The Mummers travel around singing through the town, and people give Tan-Tan presents of sweets until the group reaches the town square. She sings her solo and cries seeing a father and daughter together in the crowd. Antonio gives his speech but ignores Tan-Tan and Ione, causing the former to cry again. Nursie gives her cocoa laced with a sleeping drug, and while Tan-Tan is asleep, Antonio brings her Jonkanoo present: a Robber Queen costume. Ione gives her a pair of alligator shoes.
While Tan-Tan plays in her costume, the house eshu tells her the history of the Robber King masque, which was only played by men until a woman named Belle Starr played the Midnight Robber. The eshu shows Tan-Tan images of Carnival on Earth, and Tan-Tan talks to it about Antonio leaving right before Old Year’s Night.
Midnight Robber is written in various degrees of Jamaican patois—spelled “patwa” (59) to designate one variation later in the novel.

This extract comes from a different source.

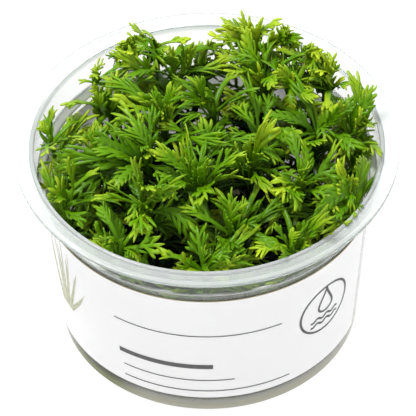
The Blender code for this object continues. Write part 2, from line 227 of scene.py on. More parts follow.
LEAF_WIDTH = 2.2 * MM
# Width along a leaf, as start, rise and fall
LEAF_OUTLINE = (0.6, 1.1, 1.3)
LEAF_STALK = 0.28
LOBE_REACH = 2.6 * MM
LOBE_AHEAD = 0.9
LOBE_UP = 0.15
LOBE_BEADS = ((0.4, 1.0 * MM), (0.7, 0.6 * MM), (1.0, 0.2 * MM))
LEAF_SIZES = (0.85, 1.15)
LEAF_TURN = radians(14.0)
LEAF_CURL = radians(40.0)
LEAF_DROOP = (25.0, 75.0)
LEAF_TRIES = 40
TRY_SHRINK = 0.55
TRY_RISE = 15.0
LEAF_STEPS = 12
FREE_CORNER = ((-31.0 * MM, 18.0 * MM, 30.0 * MM), (-26.5 * MM, 22.5 * MM, 70.0 * MM))

# Finer growth that the solids leave out
EXTRA_SEED = 7
ExtraWhorl = namedtuple("ExtraWhorl", "share rise count size straps")
EXTRA_WHORLS = (
    ExtraWhorl(1.0, (45.0, 88.0), 4, 0.75, False),
    ExtraWhorl(0.94, (30.0, 88.0), 4, 1.15, False),
    ExtraWhorl(0.88, (15.0, 80.0), 4, 1.3, False),
    ExtraWhorl(0.81, (5.0, 75.0), 4, 1.3, True),
    ExtraWhorl(0.68, (0.0, 70.0), 4, 1.2, True),
    ExtraWhorl(0.56, (0.0, 65.0), 4, 1.1, True),
    ExtraWhorl(0.42, (0.0, 60.0), 4, 1.1, True),
    ExtraWhorl(0.3, (0.0, 60.0), 4, 1.1, True),
    ExtraWhorl(0.18, (10.0, 60.0), 3, 1.1, True),
)
# Thinly leaved plantlets in the middle and at the back, with the share of upper and wall leaves they keep
SPARSE_PLANTS = {
    1: 0.4, 2: 0.4, 3: 0.45, 5: 0.7, 7: 0.8, 8: 0.8, 10: 0.35, 11: 0.6,
    12: 0.75, 17: 0.75, 18: 0.8, 19: 0.5, 20: 0.5, 21: 0.65, 22: 0.75,
}
SPARSE_ABOVE = 0.5
EXTRA_DROOP = (10.0, 150.0)
EXTRA_CURL = radians(60.0)
EXTRA_LENGTHS = (0.55, 1.3)
EXTRA_LOBES = (0.8, 1.1)
EXTRA_SINK = 0.05
EXTRA_TURN = 0.6
WHORL_TURN = 11.0
# A leaf that doesn't fit is tried again shorter, narrower and steeper
EXTRA_TRIES = 14
SHORTER = 0.9
NARROWER = 0.93
STEEPER = 0.06
SWEEP = 1.1
CROWN_TILT = (10.0, 55.0)
CROWN_SIZES = (0.85, 1.2)
LEAF_TWIST = 1.4
LEAF_FOLD = (0.0, 0.6)
SOLID_LEAF_TWIST = 0.9
SOLID_LEAF_FOLD = (0.1, 0.5)
EXTRA_TOP = 65.0 * MM
# What leaves are pressed under, and how far they may pass the mouth above the rim
TIP_LIMIT = 66.1 * MM
TIP_SOFTNESS = 1.5 * MM
PRESS_GAP = 0.15 * MM
PRESS_SOFTNESS = 1.0 * MM
OVERHANG = 1.6 * MM
# How high the leaf tips may stand at the back rim, from left to right, in millimetres, and how that
# rises towards the front
BACK_RIM = 38.0 * MM
BACK_SLOPE = 1.03
SKYLINE = (
    (-43.0, 27.0), (-35.0, 38.0), (-27.0, 48.0), (-22.5, 54.0), (-19.0, 60.5), (-15.0, 58.5), (-11.0, 54.5),
    (-7.5, 52.5), (-4.0, 56.5), (0.0, 58.0), (4.0, 62.5), (8.0, 64.0), (12.0, 62.5), (19.0, 62.5),
    (23.0, 57.5), (30.0, 50.5), (34.0, 45.5), (38.0, 43.5), (43.0, 40.5),
)
STEM_RINGS = 22
STEM_ROUND_SIDES = 10
STEM_SWELL = 0.06
STEM_SWELL_RATE = 60.0
STEM_AGE = 0.3
BUD_RADIUS = 0.2 * MM
BLADE_SHARES = (1.0, 0.93, 0.86, 0.8, 0.72, 0.65)
OUTER_RING = 30.0 * MM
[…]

The first- and third-person narration, as well as the dialogue, includes Creole terms like “oui” (1) and “tout monde” (18), as well as slang.
Many of Hopkinson’s technological terms originate in the religion of Yoruba. Most importantly, an eshu is an Orisha—a Yorubian deity that possesses followers—that spread through diaspora. Hopkinson uses this name for the A.I. that is connected to a familial house—making it a sort of house deity—and rides, or possesses, people through earbugs. Additionally, the Caribbean folklore spider Anansi is part of the name for the technological web-like network: Grande Anansi Nanotech Interface.
The teaching quality of Tan-Tan’s house eshu is seen on two narrative levels. As a neglected child, Tan-Tan receives lessons and advice from the A.I., and her unborn child (a cipher for the reader in many cases) receives its own lessons in the first-person narrative sections. This is an analogy for how deities teach their followers through possession.
Some of these lessons revolve around Carnival, generally defined as the hedonistic celebration before Lent (in February or March) that developed from the Catholic influence on diasporic African religion in Caribbean nations. Jonkanoo is a similar street parade in December that focuses on emancipation of slaves rather than excess before sacrificing for Lent. Carnival masques, like the Midnight Robber, emphasize disguise and performativity, which are important themes in Hopkinson’s novel.
In this section, there is foreshadowing that Antonio is the father of Tan-Tan’s unborn child through an act of rape later in the book. The third-person narrator observes that Antonio feels like he could “never touch [Tan-Tan] too much” (13) and repeatedly mentions the resemblance between mother and daughter that Antonio later cites as motivation for his abuse.